Care homes were asked by NHS managers and GPs to place blanket ‘Do not resuscitate’ (DNR) orders on all their residents at the height of the coronavirus pandemic to keep hospital beds free, a new report has found….
Quite possibly moving over the edge from brutal triage to we must die to preserve the NHS.
Allowing for the fact that I will never pay to read the garbage which I assume lurks behind their paywall this, for once, looks like a decent bit of journalism.
It has zero chance of being covered by the bbc as the murderous doctrine, effectively kick-starting the Liverpool care pathway, was imposed by the envy of the world.
MURDER=NHS is a good headline.
How many more will die listening to fucking muzak while waiting for an A&E appointment?
The idea that you should schedule an Accident and Emergency appointment could only be brought to us by the geniuses behind no hard shoulder on the motorway…
Julia
An organisation that already books GP appointments on the basis that we possess the foresight of being ill several weeks hence will have no problem with that.
But Death Panels are a myth! Again, if you pay, you are a customer and are King. If other people pay for you, you are cattle and it looks like they are happy to let you die.
People should be charged with murder
Straight up death panels.
And how inflated by this are the COVID-19 death figures recorded in “care homes”? How many of those died simply because they received no care?
Nearly everything that was supposedly bad about coronavirus turns out to really be the government response to coronavirus.
Life in care homes in the time of Covid is horrid. Death may be the best way out.
Might be lots of hand-written Do Not Resuscitate signs.
Life in care homes in the time of Covid is horrid. Death may be the best way out.
That may be so. But I think that the patient and their family ought to make that decision. Not the Man from the Ministry.
There seems to be a divergence of incentives here. Care Homes have a financial incentive to keep their residents alive.
NHS macht frei.
The NHS is purely decorative, to be admired, not used.
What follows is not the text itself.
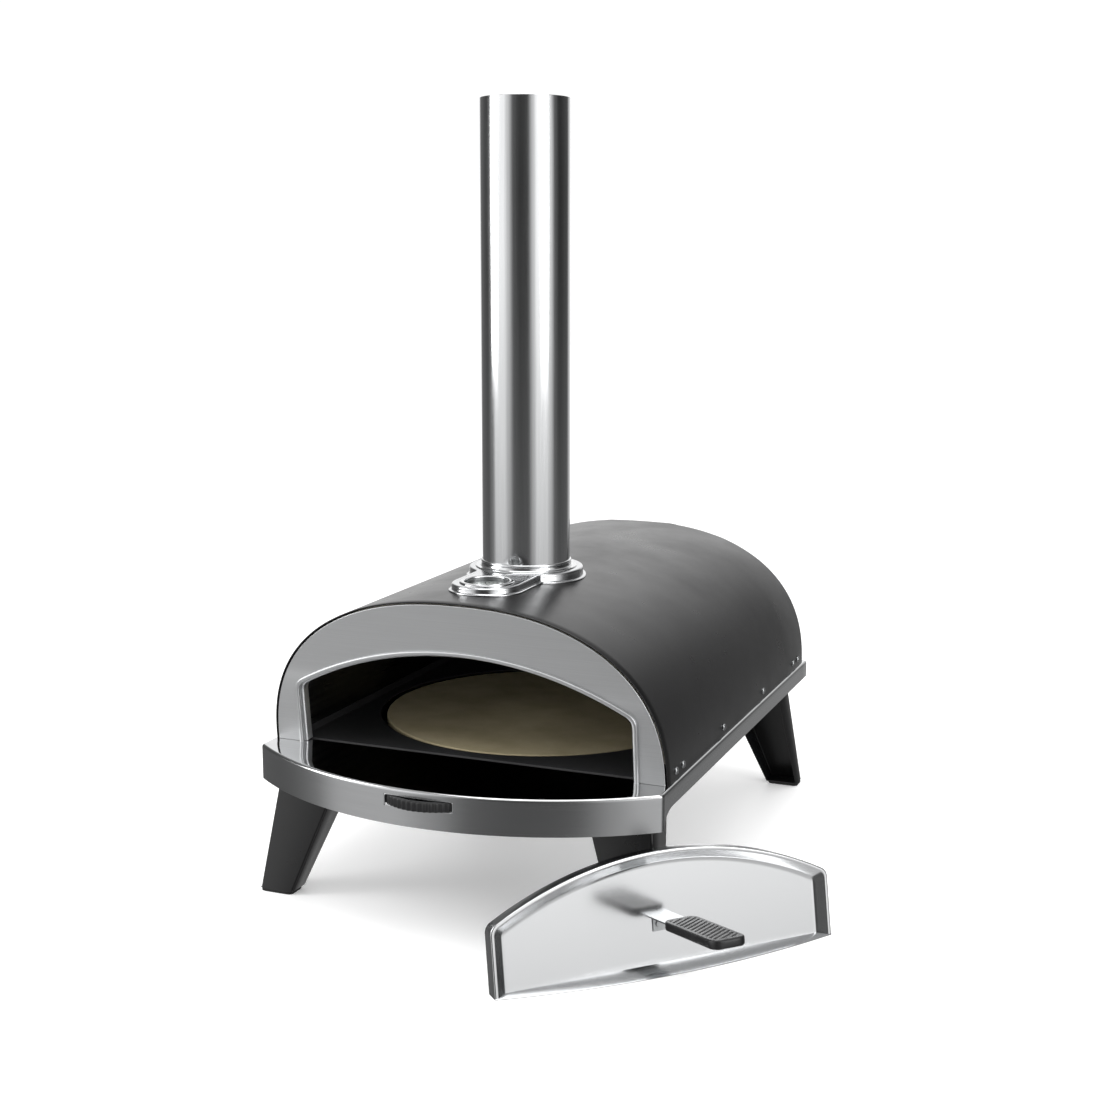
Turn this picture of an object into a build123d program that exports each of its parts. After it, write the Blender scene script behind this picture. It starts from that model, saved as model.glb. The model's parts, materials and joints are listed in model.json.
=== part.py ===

Doesn’t even make the UK News page of the BBC website.
‘It’s a scary time for stand-up comedians’ however does.
My wife is a priest and has buried a few corona victims. Recently she buried a woman from a local care home who had made it into her nineties. She had recovered from an early corona bout, and died from something else. I suppose she could have been weakened by the corona, but still.
My wife during her recent stay overheard a nurse telling a patient that DNR notices now are the exclusive domain of Doctors. Patient’s or relative’s wishes were not being followed in that respect.
“But I think that the patient and their family ought to make that decision.”
Families are cut off. That’s one of the problems.
“Not the Man from the Ministry.”
Agreed.
“Families are cut off. That’s one of the problems.”
Only from being next to the patient, telephones still work or they could meet in reception.
Telephones can work if the elderly can hear.
Visitation is banned in many areas. Absolutely not in reception.
GameCock,
I meant the families could speak to the doctor via telephone or meet him in reception.
The care home debacle is imo why the curve peaked not flattened: brought forward their deaths
More brutal in SNPland
MSM have ignored it, but in SNPland patients who tested Positive were discharged into care homes by NHS
Sturgeon: ” No’ ma fau. Them Inglan Tories did’nae gi us enuff muny ”
btw Sturgeon on Friday: “Civil servants will not return to work until March 2021 at earliest” – 1 year holiday on full pay for all. Do we need them?
@David H Bolton
Sadly does not surprise me. NHS staff are loving the ‘new normal’ of no patients, as are GPs
@BiND
Doctors don’t want to see patients, let alone families
Wait, in the United Kingdom a doctor can unilaterally impose a DNR upon patient? … In the ‘States, a patient (or, if the patient is not in a position to make a decision, the patients named health Care proxy) must request a DNR, a physician cannot impose it.
Yet another reason for the United States not to proceed down the path towards a Canadian or United Kingdom style healthcare delivery system.